I Moved To Oaxaca

Saturday, November 08, 2003

It's Saturday night, and I just got back from a datelet with G-man. Took him to see Matrix Revolutions. Not as bad as you'd think reading rottentomatoes.com. And not as bad as Revenge of the Teddi ... uh, Revenge of the Jedi. Best part was seeing the trailer for Return of the King a second time. Whoo!

So, how did the dead-bread pudding go? Like this:

I downloaded four bread pudding recipes off the Internet. None were formulated in a Mexican kitchen. I knew I might have problems getting all the ingredients, so I hedged my bets and made a list featuring the ingredients from all four recipes. It’s not like I’m gonna run out of dead-bread anytime soon.

I did not find all the ingredients at Soriana’s. Opened all four recipes on the Mac and set to work.

So here’s my recipe for dead-bread pudding:

1) Buy an enamel-ware pan at the supermercado. Scrape off the label and decide that wiping it out with a cloth will probably make it more germ-free than washing it out in tap water. Use the margarine Timothy bought (what was he thinking?) to grease the pan.

2) Crumble two loaves of dead-bread into the pan. Set aside the little painted dough faces for a later project.

3) Couldn’t find cream or half ‘n’ half or evaporated milk at the supermercado, so use milk instead. Realize each recipe calls for a differing amount – one calls for water! – so guess that 2 c. is sufficient.

4) Decide that the King’s Hawaiian Bread Pudding recipe is probably closest to calling for the right amount of sugar: 1/2 c. Realize that I don’t know where the measuring spoons are; did I bring them? Go with 1/2 tsp. vanilla and 1/2 tsp. cinnamon. Add some chopped-up margarine. Wonder what is in Mexican margarine exactly.

5) Eggs next. 3 large, lightly beaten eggs, 3 egg whites, 2 slightly beaten eggs, or none? Settle for 3 slightly beaten eggs of various sizes, as the eggs at Pitico aren’t sorted by size anyway. Add a pinch of salt because it seems reasonable, then go for broke and add a can of pineapple pieces. Mix the whole thing up while Greg lights the oven for me. Lid on or lid off; all four recipes are silent on this topic. Prevaricate for a couple of minutes. Decide a crispy brown top means baking with the lid off. Look at the oven dial while opening the door and notice that, if the dial had numbers at one time (which isn’t a sure bet), it doesn’t have any now. Don’t bother converting Fahrenheit to Celsius. Notice next that the single oven rack is way up near the top of the oven. Grab a dish towel to move it to the lower rack. It won’t come out. Struggle with it for several minutes, cursing and shaking the stove.

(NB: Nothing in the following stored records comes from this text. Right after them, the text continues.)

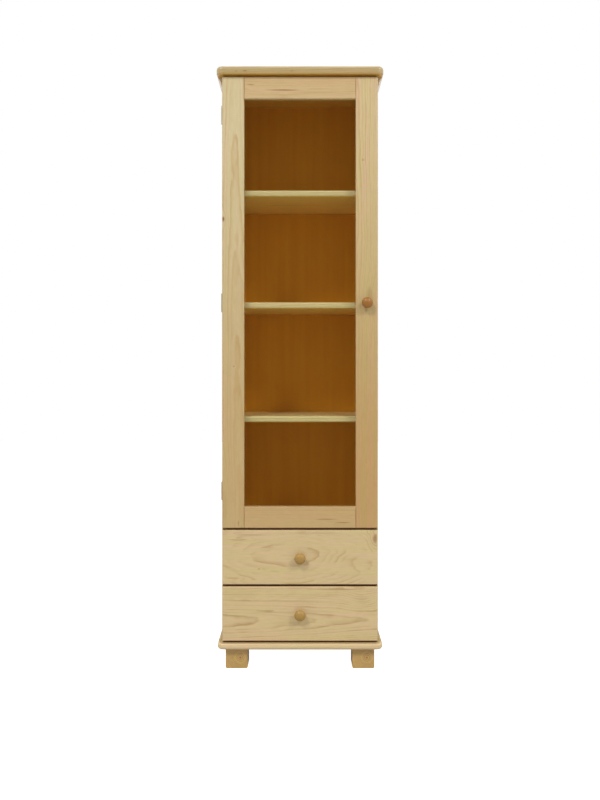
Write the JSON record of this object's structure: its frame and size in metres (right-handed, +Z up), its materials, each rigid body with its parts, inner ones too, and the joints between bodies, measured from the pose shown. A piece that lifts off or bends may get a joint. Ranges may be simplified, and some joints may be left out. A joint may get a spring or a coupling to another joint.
{
  "type": "display cabinet",
  "caption": "Tall narrow pine display cabinet on block feet, with a glazed door over shelves, drawers below on roller runners, and nosed top and base boards",
  "frame": {"origin": "on the floor, at the middle of the bounding box in plan, knobs counted", "axes": "+Z up, the front with the door and the drawers faces -Y, +X to the right seen from the front"},
  "size_m": [0.541, 0.396, 1.954],
  "materials": {
    "lacquered_pine": "clear satin lacquer on pale pine",
    "foot_pine": "satin lacquer over end grain",
    "turned_pine": "satin lacquer, a little darker than the boards",
    "brown_hardboard": "smooth brown hardboard",
    "clear_glass": "clear float glass",
    "plated_steel": "zinc plated, satin",
    "painted_steel": "off-white epoxy coat",
    "nylon": "moulded nylon",
    "brown_plastic": "moulded plastic round two steel pole plates",
    "soft_rubber": "soft clear dot"
  },
  "bodies": {
    "cabinet": {"back_panel": "brown_hardboard", "base_board": "lacquered_pine", "base_left_moulding": "lacquered_pine", "base_right_moulding": "lacquered_pine", "bumpers": "soft_rubber", "foot_screws": "plated_steel", "frame_hinge_leaves": "plated_steel", "frame_hinge_screws": "plated_steel", "front_left_foot": "foot_pine", "front_right_foot": "foot_pine", "hinge_pins": "plated_steel", "left_side_panel": "lacquered_pine", "lower_shelf": "lacquered_pine", "magnet_catch": "brown_plastic", "middle_board": "lacquered_pine", "middle_shelf": "lacquered_pine", "rear_left_foot": "foot_pine", "rear_right_foot": "foot_pine", "right_side_panel": "lacquered_pine", "runner_channels": "painted_steel", "shelf_pins": "plated_steel", "top_board": "lacquered_pine", "top_left_moulding": "lacquered_pine", "top_right_moulding": "lacquered_pine", "upper_shelf": "lacquered_pine"},
    "door": {"bottom_glazing_bead": "lacquered_pine", "door_bottom_rail": "lacquered_pine", "door_glass": "clear_glass", "door_hinge_leaves": "plated_steel", "door_hinge_screws": "plated_steel", "door_knob": "turned_pine", "door_knob_screw": "plated_steel", "door_left_stile": "lacquered_pine", "door_right_stile": "lacquered_pine", "door_top_rail": "lacquered_pine", "left_glazing_bead": "lacquered_pine", "right_glazing_bead": "lacquered_pine", "strike_plate": "plated_steel", "top_glazing_bead": "lacquered_pine"},
    "upper_drawer": {"upper_drawer_back": "lacquered_pine", "upper_drawer_bottom": "brown_hardboard", "upper_drawer_front": "lacquered_pine", "upper_drawer_knob": "turned_pine", "upper_drawer_knob_screw": "plated_steel", "upper_drawer_left_side": "lacquered_pine", "upper_drawer_rails": "painted_steel", "upper_drawer_right_side": "lacquered_pine"},
    "lower_drawer": {"lower_drawer_back": "lacquered_pine", "lower_drawer_bottom": "brown_hardboard", "lower_drawer_front": "lacquered_pine", "lower_drawer_knob": "turned_pine", "lower_drawer_knob_screw": "plated_steel", "lower_drawer_left_side": "lacquered_pine", "lower_drawer_rails": "painted_steel", "lower_drawer_right_side": "lacquered_pine"},
    "upper_front_rollers": {"upper_front_rollers": "nylon"},
    "lower_front_rollers": {"lower_front_rollers": "nylon"},
    "upper_rear_rollers": {"upper_rear_rollers": "nylon"},
    "lower_rear_rollers": {"lower_rear_rollers": "nylon"}
  },
  "joints": [
    {"name": "door_swing", "type": "hinge", "parent": "cabinet", "child": "door", "pos_m": [-0.255, -0.1465, 1.1895], "axis": [0, 0, -1], "range_deg": [0, 100]},
    {"name": "upper_drawer_slide", "type": "slide", "parent": "cabinet", "child": "upper_drawer", "axis": [0, -1, 0], "range_m": [0, 0.225]},
    {"name": "upper_front_roller_turn", "type": "hinge", "parent": "cabinet", "child": "upper_front_rollers", "pos_m": [0, -0.131, 0.2958], "axis": [1, 0, 0], "continuous": true},
    {"name": "upper_rear_roller_turn", "type": "hinge", "parent": "upper_drawer", "child": "upper_rear_rollers", "pos_m": [0, 0.141, 0.2968], "axis": [1, 0, 0], "continuous": true},
    {"name": "lower_drawer_slide", "type": "slide", "parent": "cabinet", "child": "lower_drawer", "axis": [0, -1, 0], "range_m": [0, 0.225]},
    {"name": "lower_front_roller_turn", "type": "hinge", "parent": "cabinet", "child": "lower_front_rollers", "pos_m": [0, -0.131, 0.1128], "axis": [1, 0, 0], "continuous": true},
    {"name": "lower_rear_roller_turn", "type": "hinge", "parent": "lower_drawer", "child": "lower_rear_rollers", "pos_m": [0, 0.141, 0.1138], "axis": [1, 0, 0], "continuous": true}
  ],
  "couplings": [
    {"joint": "upper_front_roller_turn", "follows": "upper_drawer_slide", "rad_per_m": 111.11},
    {"joint": "upper_rear_roller_turn", "follows": "upper_drawer_slide", "rad_per_m": 98.039},
    {"joint": "lower_front_roller_turn", "follows": "lower_drawer_slide", "rad_per_m": 111.11},
    {"joint": "lower_rear_roller_turn", "follows": "lower_drawer_slide", "rad_per_m": 98.039}
  ]
}
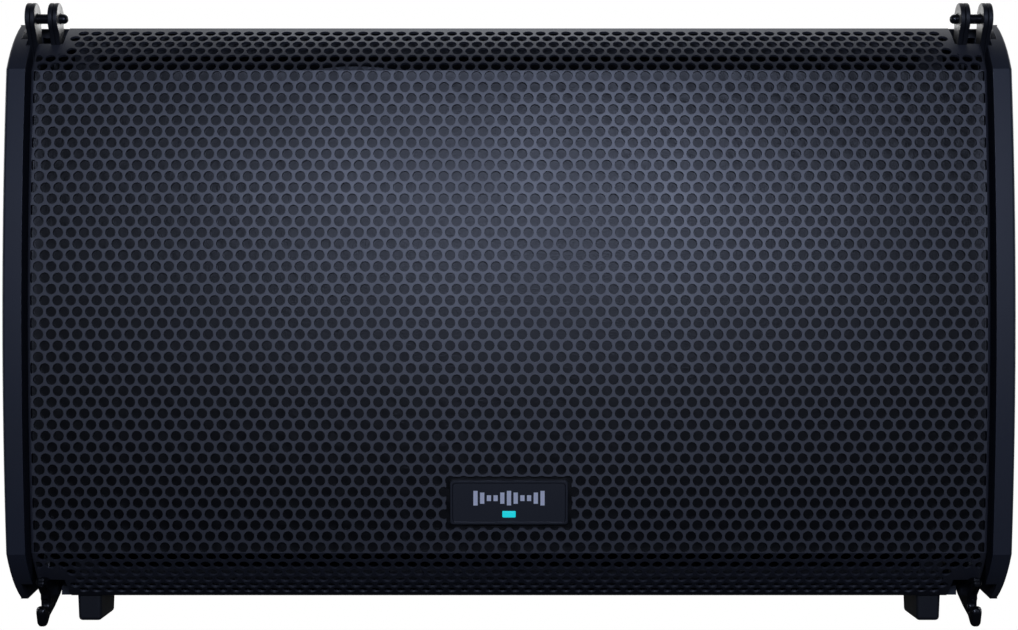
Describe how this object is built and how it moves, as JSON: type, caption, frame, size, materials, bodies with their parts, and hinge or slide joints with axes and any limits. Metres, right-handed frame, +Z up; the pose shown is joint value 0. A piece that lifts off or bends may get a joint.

Greg comes over to give it a try before I destroy the oven. The rack won’t budge. Get the flashlight. Turn the oven off after Greg sets the dishtowel on fire. Invoking Orlanth (“Violence is always an option!”), G-man finally yanks it out and places it gently on the lower setting. Relight oven, guess at a temperature setting, put the top on the baking pan, and hope for the best.

Recipes all agree on 40-minute cooking time, but I begin to smell crispy bread at the 20-minute mark. Take a peek; it looks done … turn off oven and leave the pan sitting in there for another 10 minutes just to be sure. Plop some in a bowl and spray on some whipped cream. Comments range from “not bad” to “it’s edible.” Agreement all around, however, that the dead-bread pudding is better than a giant bag of stale bread.